## [SHORT EXERCISE]
In the listing that follows, locate the line containing "return Compound(children=domes)" and the line containing "points = [vertex.co". Retype exactly those two lines and every line between them, and nothing more.

## [SUPPLIED DATA]
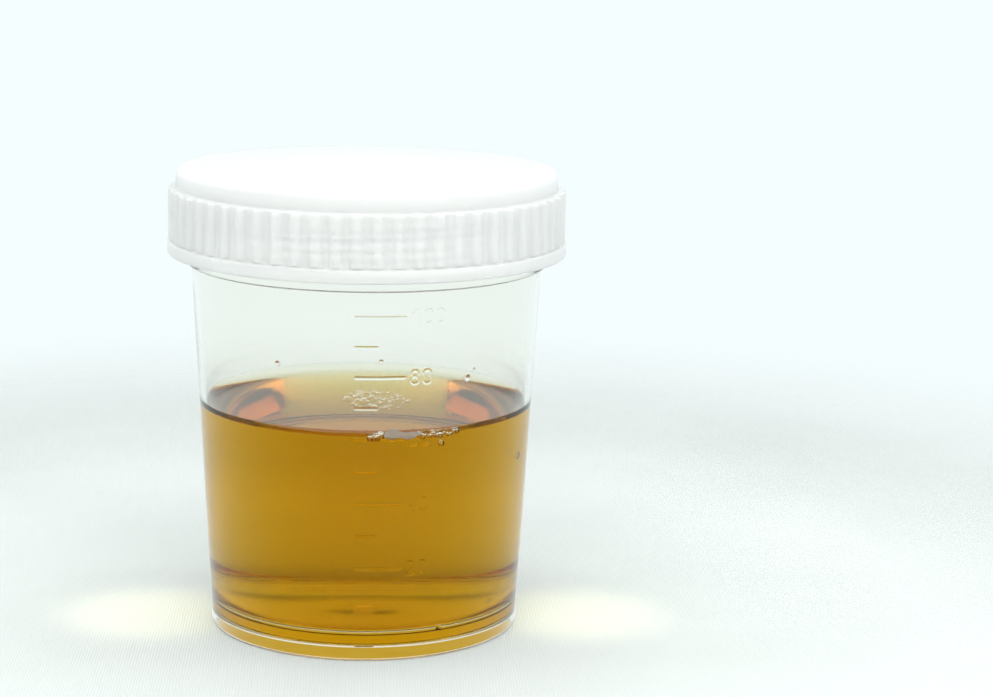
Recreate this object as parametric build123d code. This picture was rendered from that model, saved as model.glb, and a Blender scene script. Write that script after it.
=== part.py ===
from build123d import *
import math
import os

# Specimen pot with a screw lid: jar, lid, sealing ring, the liquid in the jar and the foam on it.
# Millimetres, +Z up, origin at the centre of the ring it stands on. The numbered scale faces -Y.

# Jar
WALL = 1.05
BASE_R = 24.6          # outside of the tapered wall, carried down to the table
SHOULDER_R = 27.7      # outside of the tapered wall where it meets the collar
COLLAR_R = 28.5
NECK_R = 27.85
MOUTH_R = 26.8
FOOT_INNER_R = 23.3
FLOOR_BOTTOM = 2.5     # underside of the floor, held off the table by the standing ring
FLOOR_TOP = 3.8
FLOOR_FILLET = 2.2     # inside corner between floor and wall
COLLAR_BOTTOM = 58.35
COLLAR_TOP = 60.5
RIM_TOP = 71.05
RIM_ROUND = 0.45

# Screw thread, right-hand, single start, the same lead on jar and lid
LEAD = 4.5
JAR_THREAD_HEIGHT = 1.15
LID_THREAD_HEIGHT = 1.3
THREAD_FOOT = 1.7      # width of a ridge where it leaves its wall
THREAD_CREST = 0.8
THREAD_SINK = 0.3      # how far a ridge reaches into its wall, so that the two are one moulding
THREAD_TURNS = 1.35
THREAD_BEARING = 215   # where the ridges start, in degrees from +X
JAR_THREAD_START = 63.2
LID_THREAD_DROP = 1.5  # how far the lid's ridge lies below the jar's: the shut lid pulls down

# Lid
LID_R = 31.5           # plain band at the lid's lower edge
LID_BOTTOM = 60.03
BAND_TOP = 62.1
SKIRT_R = 30.75        # between the ribs
RIB_R = 31.3
RIB_WIDTH = 1.3
RIB_COUNT = 62
STEP_HEIGHT = 70.4     # where the ribbed skirt steps in to the crown
CROWN_R = 30.1
CROWN_ROUND = 0.8
LID_TOP = 73.2
LID_PLATE = 1.25
LID_BORE_R = 29.6
CROWN_BORE_R = 28.9
CROWN_BORE_BOTTOM = 70.1
PLUG_R = 26.4          # lip that reaches down inside the jar's mouth
PLUG_WALL = 0.9
PLUG_DROP = 2.6

# Sealing ring, a hair clear of the rim below it and the plate above it
SEAL_INNER_R = 26.6
SEAL_OUTER_R = 28.6
SEAL_GAP = 0.1

# Raised scale
SCALE_MARKS = range(20, 110, 10)       # millilitres
NUMBERED_STEP = 20
MARK_RISE = 0.18
MARK_THICK = 0.38
MARK_LEFT_DEG = -3.8
LONG_MARK_DEG = 16.6
SHORT_MARK_DEG = 7.7
NUMERAL_LEFT_DEG = 14.2
NUMERAL_HEIGHT = 2.4
NUMERAL_WIDTH = 1.45
NUMERAL_PITCH = 1.95
NUMERAL_STROKE = 0.34

# Contents
LIQUID_LEVEL = 35.5
MENISCUS = 1.3         # how far the liquid climbs the wall
LIQUID_GAP = 0.05
FOAM_SPREAD = (4.6, 6.5)               # half-widths of the raft of bubbles, X and Y
FOAM_CENTRE = (1.7, 1.3)
FOAM_RINGS = ((0.0, 1, 0.95), (0.42, 6, 0.75), (0.78, 11, 0.6), (1.12, 15, 0.42))


def wall_radius(z):
    """Outside radius of the tapered wall at height z."""
    return BASE_R + (SHOULDER_R - BASE_R) * z / COLLAR_BOTTOM


def contents_volume(z):
    """Millilitres that the jar holds up to height z."""
    low = wall_radius(FLOOR_TOP) - WALL
    high = wall_radius(z) - WALL
    cone = math.pi * (z - FLOOR_TOP) * (low * low + low * high + high * high) / 3
    corner = (1 - math.pi / 4) * FLOOR_FILLET**2 * 2 * math.pi * (low - 0.22 * FLOOR_FILLET)
    return (cone - corner) / 1000


def height_of(millilitres):
    """Height at which the jar holds that much."""
    low, high = FLOOR_TOP, RIM_TOP
    while high - low > 0.001:
        middle = (low + high) / 2
        if contents_volume(middle) < millilitres:
            low = middle
        else:
            high = middle
    return low


def turned(corners):
    """Solid of revolution about Z from a closed outline of (radius, height, corner rounding)."""
    points = [(radius, height) for radius, height, rounding in corners]
    roundings = [rounding for radius, height, rounding in corners]
    outline = FilletPolyline(*points, radius=roundings, close=True)
    return revolve(Plane.XZ * make_face(outline), axis=Axis.Z)


def helical_ridge(wall_r, height, start_z, outward):
    """Thread ridge on a wall of that radius, climbing counter-clockwise from where it starts."""
    side = 1 if outward else -1
    path = Helix(LEAD, LEAD * THREAD_TURNS, wall_r, center=(0, 0, start_z))
    half_crest = THREAD_CREST / 2
    half_foot = THREAD_FOOT / 2
    half_sunk = half_foot + (half_foot - half_crest) * THREAD_SINK / height
    section = make_face(Polyline(
        (-THREAD_SINK, -half_sunk), (height, -half_crest),
        (height, half_crest), (-THREAD_SINK, half_sunk), close=True,
    ))
    plane = Plane(origin=path @ 0, x_dir=(side, 0, 0), z_dir=path % 0)
    return Rot(0, 0, THREAD_BEARING) * sweep(plane * section, path=path, is_frenet=True)


def stroke(*edges):
    return trace(list(edges), line_width=NUMERAL_STROKE)


def numeral(digit):
    """Flat outline of one digit of the scale, centred on its own middle."""
    w, h = NUMERAL_WIDTH / 2, NUMERAL_HEIGHT / 2
    if digit == "0":
        outer = SlotOverall(2 * h, 2 * w, rotation=90)
        return outer - SlotOverall(2 * h - 2 * NUMERAL_STROKE, 2 * w - 2 * NUMERAL_STROKE, rotation=90)
    if digit == "1":
        return stroke(Line((0, -h), (0, h))) + stroke(Line((0.05, h - 0.1), (-w * 0.75, h * 0.5)))
    if digit == "2":
        r = w - NUMERAL_STROKE / 2
        bowl = CenterArc((0, h - r - NUMERAL_STROKE / 2), r, -35, 200)
        slope = Line(bowl @ 0, (-r, -h + NUMERAL_STROKE / 2))
        foot = Rectangle(2 * w, NUMERAL_STROKE).locate(Location((0, -h + NUMERAL_STROKE / 2)))
        return stroke(bowl) + stroke(slope) + foot
    if digit == "4":
        bar = -h * 0.35
        upright = w * 0.45
        return (
            stroke(Line((upright, -h), (upright, h)))
            + stroke(Line((-w, bar), (w, bar)))
            + stroke(Line((upright, h - 0.1), (-w + 0.1, bar)))
        )
    r = w - NUMERAL_STROKE / 2
    low_ring = Pos(0, -h + w) * (Circle(w) - Circle(w - NUMERAL_STROKE))
    if digit == "6":
        return low_ring + stroke(ThreePointArc((-r, -h + w), (-r * 0.55, h * 0.45), (w * 0.6, h - 0.1)))
    upper = (2 * h - 2 * w + NUMERAL_STROKE) / 2
    return low_ring + Pos(0, h - upper) * (Circle(upper) - Circle(upper - NUMERAL_STROKE))


def on_wall(flat, degrees, z):
    """A flat outline stood on the wall at that bearing from -Y, as a short prism through the wall."""
    r = wall_radius(z)
    depth = 2 * WALL
    plane = Plane(origin=(0, -r - depth / 2, z), x_dir=(1, 0, 0), z_dir=(0, -1, 0))
    return Rot(0, 0, degrees) * extrude(plane * flat, amount=-depth)


def scale_skin():
    """Thin shell just proud of the wall, that the scale is cut from."""
    sink = WALL / 2
    low, high = FLOOR_TOP, COLLAR_BOTTOM - 0.3
    return turned([
        (wall_radius(low) - sink, low, 0), (wall_radius(low) + MARK_RISE, low, 0),
        (wall_radius(high) + MARK_RISE, high, 0), (wall_radius(high) - sink, high, 0),
    ])


def scale():
    """Lines every 10 ml, longer and numbered every 20 ml."""
    skin = scale_skin()
    pieces = []
    for millilitres in SCALE_MARKS:
        z = height_of(millilitres)
        numbered = millilitres % NUMBERED_STEP == 0
        span = LONG_MARK_DEG if numbered else SHORT_MARK_DEG
        arc_length = math.radians(span) * wall_radius(z)
        line = Rectangle(arc_length, MARK_THICK)
        pieces.append(skin & on_wall(line, MARK_LEFT_DEG + span / 2, z))
        if numbered:
            digit_deg = math.degrees(NUMERAL_PITCH / wall_radius(z))
            first = NUMERAL_LEFT_DEG + math.degrees(NUMERAL_WIDTH / 2 / wall_radius(z))
            for place, digit in enumerate(str(millilitres)):
                pieces.append(skin & on_wall(numeral(digit), first + place * digit_deg, z))
    return pieces


def jar():
    cup = turned([
        (0, FLOOR_TOP, 0), (wall_radius(FLOOR_TOP) - WALL, FLOOR_TOP, FLOOR_FILLET),
        (SHOULDER_R - WALL, COLLAR_BOTTOM, 0), (MOUTH_R, RIM_TOP, RIM_ROUND), (NECK_R, RIM_TOP, RIM_ROUND),
        (NECK_R, COLLAR_TOP, 0.3), (COLLAR_R, COLLAR_TOP, 0.3), (COLLAR_R, COLLAR_BOTTOM, 0.3),
        (SHOULDER_R, COLLAR_BOTTOM, 0.3), (BASE_R, 0, 0.6), (FOOT_INNER_R, 0, 0.4),
        (FOOT_INNER_R + 0.1, FLOOR_BOTTOM, 0.8), (0, FLOOR_BOTTOM, 0),
    ])
    gate = Pos(0, 0, FLOOR_BOTTOM) * Cylinder(1.5, 1.0)
    ridge = helical_ridge(NECK_R, JAR_THREAD_HEIGHT, JAR_THREAD_START, outward=True)
    return cup + [gate, ridge] + scale()


def lid():
    underside = LID_TOP - LID_PLATE
    shell = turned([
        (0, LID_TOP, 0), (CROWN_R - 0.1, LID_TOP, CROWN_ROUND), (CROWN_R, STEP_HEIGHT, 0.25),
        (SKIRT_R, STEP_HEIGHT, 0.25), (SKIRT_R, BAND_TOP, 0.2), (LID_R, BAND_TOP, 0.3),
        (LID_R, LID_BOTTOM, 0.3), (LID_BORE_R, LID_BOTTOM, 0.3), (LID_BORE_R, CROWN_BORE_BOTTOM, 0.3),
        (CROWN_BORE_R, CROWN_BORE_BOTTOM, 0.2), (CROWN_BORE_R, underside, 0.3), (PLUG_R, underside, 0.2),
        (PLUG_R - 0.15, underside - PLUG_DROP, 0.25), (PLUG_R - PLUG_WALL, underside - PLUG_DROP, 0.25),
        (PLUG_R - PLUG_WALL, underside, 0.3), (0, underside, 0),
    ])
    rib = Pos((SKIRT_R + RIB_R) / 2 - 0.2, 0) * RectangleRounded(RIB_R - SKIRT_R + 0.4, RIB_WIDTH, 0.3)
    ribs = [extrude(Rot(0, 0, 360 * n / RIB_COUNT) * rib, amount=STEP_HEIGHT - BAND_TOP - 0.2)
            for n in range(RIB_COUNT)]
    shell = shell + [Pos(0, 0, BAND_TOP - 0.1) * one for one in ribs]
    gate = Pos(0, 0, LID_TOP) * Cylinder(2.2, 0.5)
    shell = shell - gate
    ridge = helical_ridge(LID_BORE_R, LID_THREAD_HEIGHT, JAR_THREAD_START - LID_THREAD_DROP, outward=False)
    return shell + ridge


def seal():
    low = RIM_TOP + SEAL_GAP
    high = LID_TOP - LID_PLATE - SEAL_GAP
    return turned([
        (SEAL_INNER_R, low, 0.15), (SEAL_OUTER_R, low, 0.15),
        (SEAL_OUTER_R, high, 0.15), (SEAL_INNER_R, high, 0.15),
    ])


def liquid():
    """The liquid up to its level, with the meniscus that climbs the wall."""
    low_r = wall_radius(FLOOR_TOP) - WALL - LIQUID_GAP
    top = LIQUID_LEVEL + MENISCUS
    top_r = wall_radius(top) - WALL - LIQUID_GAP
    floor = FLOOR_TOP + LIQUID_GAP
    flat_r = top_r - 1.5 * MENISCUS
    side = FilletPolyline(
        (0, floor), (low_r, floor), (top_r, top), radius=[FLOOR_FILLET],
    )
    climb = ThreePointArc(
        (top_r, top), (top_r - 0.3 * MENISCUS, LIQUID_LEVEL + 0.33 * MENISCUS), (flat_r, LIQUID_LEVEL)
    )
    surface = Line((flat_r, LIQUID_LEVEL), (0, LIQUID_LEVEL))
    axis_line = Line((0, LIQUID_LEVEL), (0, floor))
    return revolve(Plane.XZ * make_face(side + climb + surface + axis_line), axis=Axis.Z)


def foam():
    """Domes of a raft of bubbles, in loose rings about its middle, each one a separate solid."""
    domes = []
    for reach, count, radius in FOAM_RINGS:
        for n in range(count):
            bearing = 2 * math.pi * (n + 0.37 * reach) / count
            x = FOAM_CENTRE[0] + FOAM_SPREAD[0] * reach * math.cos(bearing)
            y = FOAM_CENTRE[1] + FOAM_SPREAD[1] * reach * math.sin(bearing)
            dome = Sphere(radius, arc_size1=0, align=(Align.CENTER, Align.CENTER, Align.MIN))
            domes.append(Pos(x, y, LIQUID_LEVEL + LIQUID_GAP) * dome)
    return Compound(children=domes)


os.makedirs("parts", exist_ok=True)
export_step(jar(), "parts/specimen_jar.step")
export_step(lid(), "parts/screw_lid.step")
export_step(seal(), "parts/lid_seal.step")
export_step(liquid(), "parts/urine_sample.step")
export_step(foam(), "parts/foam_bubbles.step")
for mark in SCALE_MARKS:
    print("mark", mark, "ml at", round(height_of(mark), 2), "mm")
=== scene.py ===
import math
import random

import bmesh
import bpy
import numpy as np
from mathutils import Matrix, Vector


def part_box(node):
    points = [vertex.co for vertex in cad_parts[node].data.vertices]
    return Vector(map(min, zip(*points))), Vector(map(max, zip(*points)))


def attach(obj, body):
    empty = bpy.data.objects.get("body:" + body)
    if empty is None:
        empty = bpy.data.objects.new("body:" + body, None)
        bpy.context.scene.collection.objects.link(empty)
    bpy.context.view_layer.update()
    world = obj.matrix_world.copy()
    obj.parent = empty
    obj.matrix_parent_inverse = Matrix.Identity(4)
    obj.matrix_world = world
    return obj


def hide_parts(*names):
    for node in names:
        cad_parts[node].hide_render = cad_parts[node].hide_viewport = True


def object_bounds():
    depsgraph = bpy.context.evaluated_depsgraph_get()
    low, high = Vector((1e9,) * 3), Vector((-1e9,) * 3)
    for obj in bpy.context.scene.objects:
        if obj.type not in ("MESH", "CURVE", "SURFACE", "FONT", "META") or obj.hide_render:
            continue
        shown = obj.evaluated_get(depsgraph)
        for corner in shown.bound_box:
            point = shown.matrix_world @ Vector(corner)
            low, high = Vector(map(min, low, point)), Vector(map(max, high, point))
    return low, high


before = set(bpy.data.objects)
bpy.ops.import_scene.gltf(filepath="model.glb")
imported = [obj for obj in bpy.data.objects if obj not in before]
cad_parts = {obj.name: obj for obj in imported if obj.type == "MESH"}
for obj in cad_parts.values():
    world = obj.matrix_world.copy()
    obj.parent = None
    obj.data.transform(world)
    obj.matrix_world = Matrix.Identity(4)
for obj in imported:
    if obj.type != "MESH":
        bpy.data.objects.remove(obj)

bl_info = {
    "name": "Screw-lid specimen pot",
    "version": (1, 0, 0),
    "blender": (4, 5, 0),
    "location": "View3D > Sidebar > Specimen pot",
    "description": "Jar, lid, seal, sample and foam of a specimen pot, built round its packed frame",
    "category": "Object",
}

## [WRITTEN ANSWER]
    return Compound(children=domes)


os.makedirs("parts", exist_ok=True)
export_step(jar(), "parts/specimen_jar.step")
export_step(lid(), "parts/screw_lid.step")
export_step(seal(), "parts/lid_seal.step")
export_step(liquid(), "parts/urine_sample.step")
export_step(foam(), "parts/foam_bubbles.step")
for mark in SCALE_MARKS:
    print("mark", mark, "ml at", round(height_of(mark), 2), "mm")
=== scene.py ===
import math
import random

import bmesh
import bpy
import numpy as np
from mathutils import Matrix, Vector


def part_box(node):
    points = [vertex.co for vertex in cad_parts[node].data.vertices]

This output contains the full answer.